History — Contrary Employment Doctrine: Contrary Employment Doctrine — Hsü Tung's doctrine applies directly to the Consistory investigation: codify the markers of heterodoxy, and sophisticated subjects learn to suppress those markers. The investigation's inconclusiveness may be less a reflection of Rasputin's actual practices and more a reflection of his sophistication in managing behavioral evidence against a known investigative grammar. Suppressed testimony epistemology and Contrary Employment meet at the same point: the filtering mechanism is the data.

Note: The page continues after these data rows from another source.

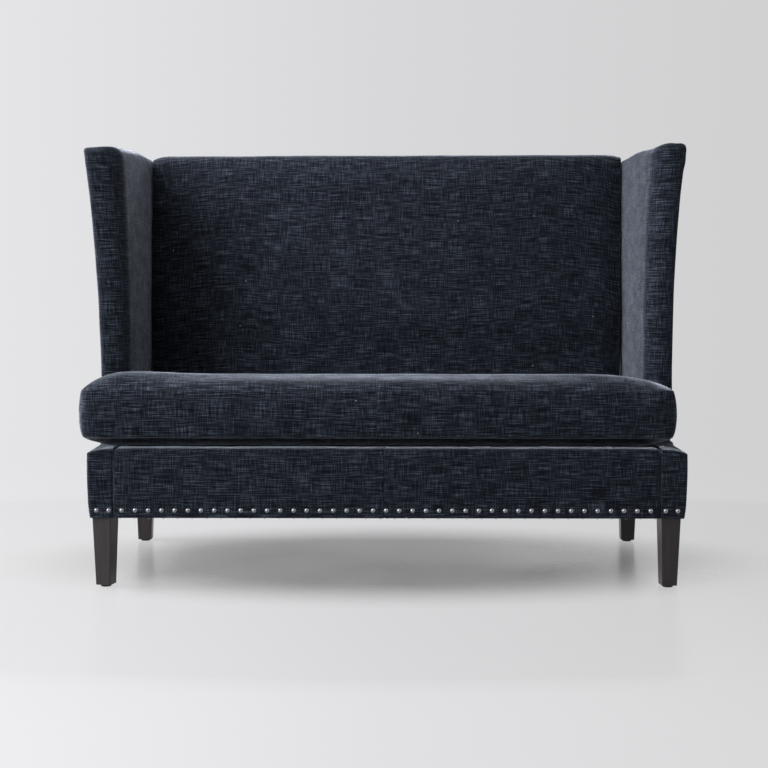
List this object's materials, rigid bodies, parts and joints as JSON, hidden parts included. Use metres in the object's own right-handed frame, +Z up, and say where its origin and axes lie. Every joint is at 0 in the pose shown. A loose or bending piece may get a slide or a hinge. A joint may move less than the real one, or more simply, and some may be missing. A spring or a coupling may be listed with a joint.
{
  "type": "high back settee",
  "caption": "Upholstered high back settee with flared wings, a loose T-shaped seat cushion, a nailed front and square tapered legs.",
  "frame": {"origin": "on the floor, below the middle of the settee's bounding box", "axes": "+X to the right seen from in front, +Y from front to back, +Z up"},
  "size_m": [1.4548, 0.7532, 1.0524],
  "materials": {
    "velvet": "slubbed navy-charcoal velvet with short brushed pile and paler horizontal slubs",
    "stained_leg": "dark brown-black stained hardwood, satin lacquer",
    "beech_frame": "planed beech, unfinished",
    "nickel_nail": "nickel-plated steel, bright domed heads",
    "zinc_steel": "zinc-plated steel",
    "spring_steel": "oil-tempered spring wire",
    "glide_plastic": "dark moulded glide",
    "dust_cloth": "black non-woven dust cloth",
    "jute": "woven jute",
    "deck_cloth": "plain dark lining cloth",
    "foam": "upholstery foam in a polyester wrap",
    "zip_tape": "woven tape with nylon coil"
  },
  "bodies": {
    "frame": {"front_seat_rail": "beech_frame", "rear_seat_rail": "beech_frame", "side_seat_rail_left": "beech_frame", "side_seat_rail_right": "beech_frame", "seat_cross_rail": "beech_frame", "corner_blocks": "beech_frame", "corner_block_screws": "zinc_steel", "back_post_left": "beech_frame", "back_post_right": "beech_frame", "back_top_rail": "beech_frame", "back_tacking_rail": "beech_frame", "back_centre_stile": "beech_frame", "wing_post_left": "beech_frame", "wing_post_right": "beech_frame", "wing_top_rail_left": "beech_frame", "wing_top_rail_right": "beech_frame", "wing_tacking_rail_left": "beech_frame", "wing_tacking_rail_right": "beech_frame", "leg_front_left": "stained_leg", "leg_front_right": "stained_leg", "leg_rear_left": "stained_leg", "leg_rear_right": "stained_leg", "leg_hanger_bolts": "zinc_steel", "leg_plates": "zinc_steel", "leg_plate_screws": "zinc_steel", "leg_glides": "glide_plastic", "seat_springs": "spring_steel", "spring_clips": "zinc_steel", "spring_hessian": "jute", "seat_deck_pad": "foam", "seat_deck_cloth": "deck_cloth", "back_webbing": "jute", "front_rail_cover": "velvet", "front_facing_left": "velvet", "front_facing_right": "velvet", "wing_inside_cover_left": "velvet", "wing_inside_cover_right": "velvet", "outside_side_cover_left": "velvet", "outside_side_cover_right": "velvet", "inside_back_cover": "velvet", "outside_back_cover": "velvet", "dust_cover": "dust_cloth", "nail_heads": "nickel_nail"},
    "seat_cushion": {"cushion_cover": "velvet", "cushion_foam_core": "foam", "cushion_zip": "zip_tape"},
    "zip_slider": {"cushion_zip_slider": "zinc_steel"}
  },
  "joints": [
    {"name": "cushion_lift", "type": "slide", "parent": "frame", "child": "seat_cushion", "axis": [0, 0, 1], "range_m": [0, 0.76]},
    {"name": "zip_run", "type": "slide", "parent": "seat_cushion", "child": "zip_slider", "axis": [1, 0, 0], "range_m": [0, 1.02]}
  ]
}
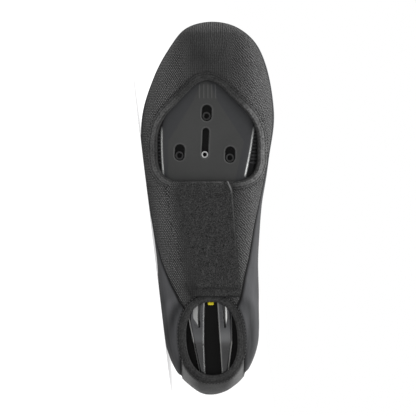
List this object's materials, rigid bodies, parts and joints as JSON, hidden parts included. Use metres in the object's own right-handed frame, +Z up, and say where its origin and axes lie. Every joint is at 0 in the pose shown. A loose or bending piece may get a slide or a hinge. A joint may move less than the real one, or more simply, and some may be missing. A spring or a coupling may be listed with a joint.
{
  "type": "cycling overshoe",
  "caption": "Close-fitting road-cycling overshoe lying on its side, open at the collar and cut out under the cleat and heel, with the stiff sole that it covers",
  "frame": {"origin": "bottom centre of the bounding box, on the floor that the overshoe lies on", "axes": "+X towards the heel, -Y out of the sole, +Y out of the collar, +Z up towards the inner side of the foot"},
  "size_m": [0.278, 0.1486, 0.1017],
  "materials": {
    "coated_fabric": "smooth coated knit, low sheen",
    "woven_fabric": "coarse matt weave",
    "loop_fabric": "brushed loop pile",
    "edge_tape": "matt folded tape",
    "sole_plastic": "satin moulded",
    "pad_plastic": "glossy moulded",
    "yellow_plastic": "satin",
    "bright_steel": "plain turned",
    "dark_steel": "black satin"
  },
  "bodies": {
    "root": {"upper": "coated_fabric", "underside_panel": "woven_fabric", "heel_panel": "coated_fabric", "cleat_tape": "edge_tape", "heel_tape": "edge_tape", "flap": "loop_fabric", "sole_plate": "sole_plastic", "heel_pad_lateral": "pad_plastic", "heel_pad_medial": "pad_plastic", "groove_inlay": "yellow_plastic", "centre_grommet": "bright_steel", "cleat_nut_front": "dark_steel", "cleat_nut_lateral": "dark_steel", "cleat_nut_medial": "dark_steel"}
  },
  "joints": []
}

History — Field Observation Methods: Field Observation Methods (Chinese military theory) — the passive intelligence grammar of the Chinese tradition (reading dust, bird behavior, cookstove counts) is an alternative to relying on direct testimony at all. Where testimony is suppressed or unreliable, the behavioral indicators that cannot easily be faked carry more weight. The constable's observation — physical, immediate, not yet processed through narrative — is closer to field observation than to formal testimony. It is more reliable for that reason.
The Sharpest Implication
The most informative evidence in a contested historical record is usually the evidence that neither side wants. Not the testimony that confirms one narrative or the other — that has all been processed and deployed already. The undeployed evidence — the finding that fits no existing framework, the testimony that neither side cited, the document that survived accidentally — is where the genuine uncertainty is located. This means that when you're trying to assess the reliability of a contested historical account, the first question is not "what evidence supports this account?" but "what evidence exists that has never been used to support any account?" The answer to the second question is almost always more informative than the answer to the first.